Golf Courses - Oakmont Country Club, Pennsylvania.

 
 

Oakmont Country Club, Pennsylvania.

Pennsylvania golf course Oakmont golf course.

The Oakmont Country Club was created by Henry C. Fownes, a Pittsburgh industrialist who set out to build the toughest golf course possible.

Although Oakmont has been made easier, between the wars there were over 350 bunkers, raked with a special furrow rake so that the wayward shot exacted an inevitable penalty. Fownes, so it is said, used to walk round the course noting those shots that were less than perfect and if they did not land in a bunker would order another to be constructed.
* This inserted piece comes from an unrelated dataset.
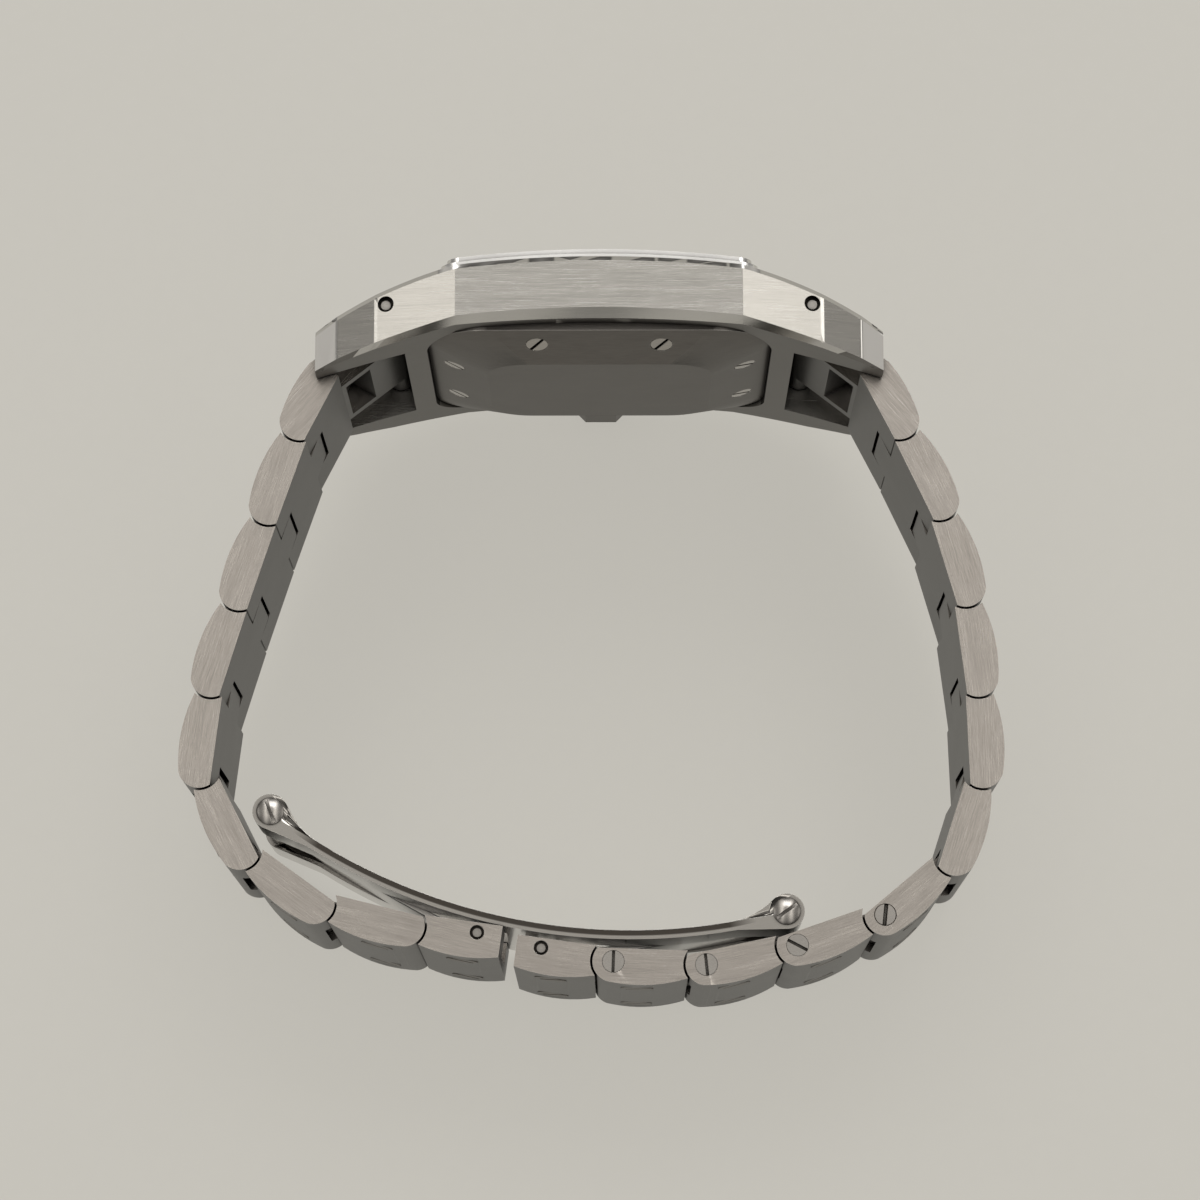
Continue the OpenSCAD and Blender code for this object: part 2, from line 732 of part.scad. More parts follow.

The greens were shaved to a height of under an eighth of an inch and were terrifyingly fast. Jimmy Thomson remarked in the 1935 US Open that he had marked his ball with a dime and the dime had slid off the green. As a result, when the US Open was first played at Oakmont the course even defeated the great Bobby Jones, who finished well behind Tommy Armour who won with a total of 301 after a play-off with H. Cooper.

In 1935 the US Open returned to Oakmont and was won by Sam Parks, who broke 300 by one shot. Ben Hogan won there in 1953 with a score of 283, which was equaled by two of the all-time greats, Arnold Palmer and Jack Nicklaus, in 1962. Nicklaus won the play-off. Johnny Miller won in 1973 when, after rain, he shot a 63 in the final round to come from six behind to win.

Larry Nelson did much the same in 1983 with final rounds of 65 and 67 to beat Tom Watson by one shot. The best-known hazards are the "Church Pews" bunker, with its seven grass ridges lying between the 3rd and 4th fairways, and the "Sahara" bunker, which guards the left side of the 8th green and is 120 yards (110m) long by 30 yards (27m) wide.